EXERCISE DIRECTIONS
Set down the material exactly as given, please, from its first line through the line that includes "bpy.data.objects.remove(obj)".

★ ★ ★ ★

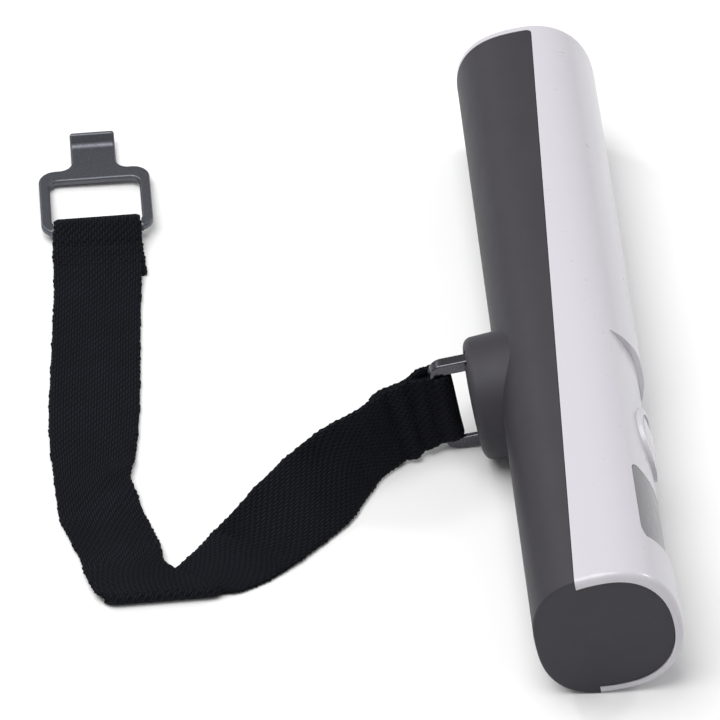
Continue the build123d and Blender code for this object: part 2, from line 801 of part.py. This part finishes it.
save(strap_near(), "strap_near")
save(strap_fold(), "strap_fold")
save(strap_far(), "strap_far")
save(strap_hook(), "strap_hook")
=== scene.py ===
import math
import random

import bpy
from mathutils import Matrix, Vector


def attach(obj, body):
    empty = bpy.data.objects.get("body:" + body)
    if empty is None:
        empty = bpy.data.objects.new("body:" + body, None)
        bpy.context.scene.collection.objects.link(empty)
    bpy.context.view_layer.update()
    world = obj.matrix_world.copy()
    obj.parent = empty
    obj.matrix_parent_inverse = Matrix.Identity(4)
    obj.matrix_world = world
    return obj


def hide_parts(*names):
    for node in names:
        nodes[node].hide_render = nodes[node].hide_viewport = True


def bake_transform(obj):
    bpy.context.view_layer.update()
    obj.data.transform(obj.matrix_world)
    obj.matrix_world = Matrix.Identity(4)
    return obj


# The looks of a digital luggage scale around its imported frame: webbing, stitches, materials,
# floor, lights and camera.  Lengths are written in millimetres and turned to metres by MM.
MM = 0.001

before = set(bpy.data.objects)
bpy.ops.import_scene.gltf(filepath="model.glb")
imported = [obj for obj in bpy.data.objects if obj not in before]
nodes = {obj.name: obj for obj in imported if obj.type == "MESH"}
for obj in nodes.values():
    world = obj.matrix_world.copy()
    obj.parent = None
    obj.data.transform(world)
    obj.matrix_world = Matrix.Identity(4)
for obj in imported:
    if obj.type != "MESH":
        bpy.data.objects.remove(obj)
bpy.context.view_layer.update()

BAR_ROLL = math.radians(11.2)
BAR_AXIS_Z = 16.11
BAR_TO_ROW = Matrix.Translation((0, 0, BAR_AXIS_Z)) @ Matrix.Rotation(BAR_ROLL, 4, "X")


# ---------------------------------------------------------------- materials
class Graph:
    """A material's node tree, with short names for what is used here."""

    def __init__(self, name):
        self.material = bpy.data.materials.new(name)
        self.material.use_nodes = True
        self.tree = self.material.node_tree
        self.shader = self.tree.nodes["Principled BSDF"]

    def node(self, kind, **settings):
        made = self.tree.nodes.new(kind)
        for key, value in settings.items():
            setattr(made, key, value)
        return made

    def link(self, output, socket):
        self.tree.links.new(output, socket)

    def maths(self, operation, first, second=0.0):
        """An operation on one or two numbers or sockets."""
        made = self.node("ShaderNodeMath", operation=operation)
        for socket, value in zip(made.inputs, (first, second)):
            if isinstance(value, (int, float)):
                socket.default_value = value
            else:
                self.link(value, socket)
        return made.outputs[0]

    def noise(self, size, detail=2.0):
        """Noise whose features are about size millimetres across."""
        made = self.node("ShaderNodeTexNoise")
        made.inputs["Scale"].default_value = 1.0 / (size * MM)
        made.inputs["Detail"].default_value = detail
        self.link(self.node("ShaderNodeTexCoord").outputs["Object"], made.inputs["Vector"])
        return made.outputs["Fac"]

    def ramp(self, fac, low, high, dark, light):
        """Colour from dark at low to light at high."""
        made = self.node("ShaderNodeValToRGB")
        made.color_ramp.elements[0].position = low
        made.color_ramp.elements[0].color = (*dark, 1)
        made.color_ramp.elements[1].position = high
        made.color_ramp.elements[1].color = (*light, 1)
        self.link(fac, made.inputs["Fac"])
        return made.outputs["Color"]

    def spread(self, fac, low, high):
        """A 0..1 value spread from low to high."""
        made = self.node("ShaderNodeMapRange")
        made.inputs["To Min"].default_value = low
        made.inputs["To Max"].default_value = high
        self.link(fac, made.inputs["Value"])
        return made.outputs["Result"]

    def bump(self, height, depth, below=None):
        """Bump of depth millimetres, on top of the bump below."""
        made = self.node("ShaderNodeBump")
        made.inputs["Distance"].default_value = depth * MM
        self.link(height, made.inputs["Height"])
        if below is not None:
            self.link(below, made.inputs["Normal"])
        return made.outputs["Normal"]

    def set(self, **values):
        """The shader's own sockets, named with underscores for spaces."""
        for key, value in values.items():
            self.shader.inputs[key.replace("_", " ")].default_value = value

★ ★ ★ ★

OUTPUT FOR THIS EXERCISE
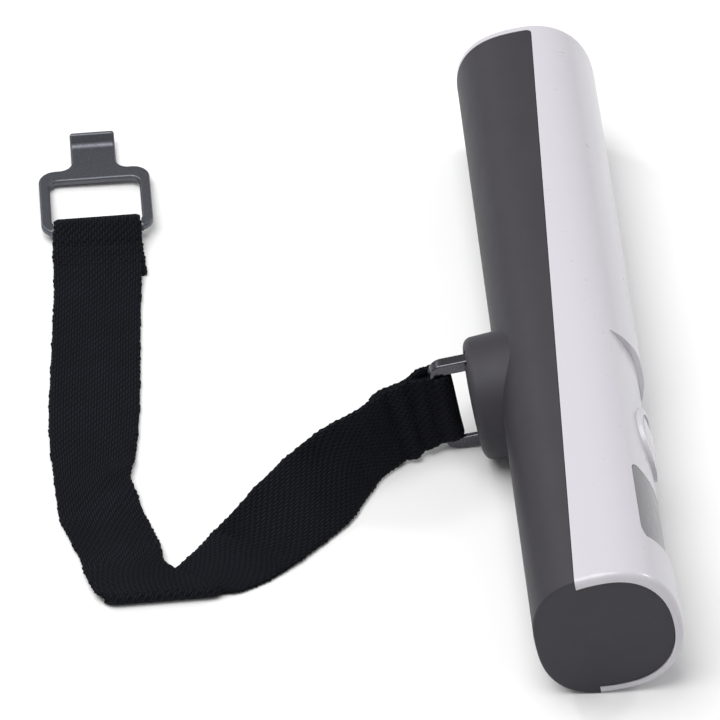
Continue the build123d and Blender code for this object: part 2, from line 801 of part.py. This part finishes it.
save(strap_near(), "strap_near")
save(strap_fold(), "strap_fold")
save(strap_far(), "strap_far")
save(strap_hook(), "strap_hook")
=== scene.py ===
import math
import random

import bpy
from mathutils import Matrix, Vector


def attach(obj, body):
    empty = bpy.data.objects.get("body:" + body)
    if empty is None:
        empty = bpy.data.objects.new("body:" + body, None)
        bpy.context.scene.collection.objects.link(empty)
    bpy.context.view_layer.update()
    world = obj.matrix_world.copy()
    obj.parent = empty
    obj.matrix_parent_inverse = Matrix.Identity(4)
    obj.matrix_world = world
    return obj


def hide_parts(*names):
    for node in names:
        nodes[node].hide_render = nodes[node].hide_viewport = True


def bake_transform(obj):
    bpy.context.view_layer.update()
    obj.data.transform(obj.matrix_world)
    obj.matrix_world = Matrix.Identity(4)
    return obj


# The looks of a digital luggage scale around its imported frame: webbing, stitches, materials,
# floor, lights and camera.  Lengths are written in millimetres and turned to metres by MM.
MM = 0.001

before = set(bpy.data.objects)
bpy.ops.import_scene.gltf(filepath="model.glb")
imported = [obj for obj in bpy.data.objects if obj not in before]
nodes = {obj.name: obj for obj in imported if obj.type == "MESH"}
for obj in nodes.values():
    world = obj.matrix_world.copy()
    obj.parent = None
    obj.data.transform(world)
    obj.matrix_world = Matrix.Identity(4)
for obj in imported:
    if obj.type != "MESH":
        bpy.data.objects.remove(obj)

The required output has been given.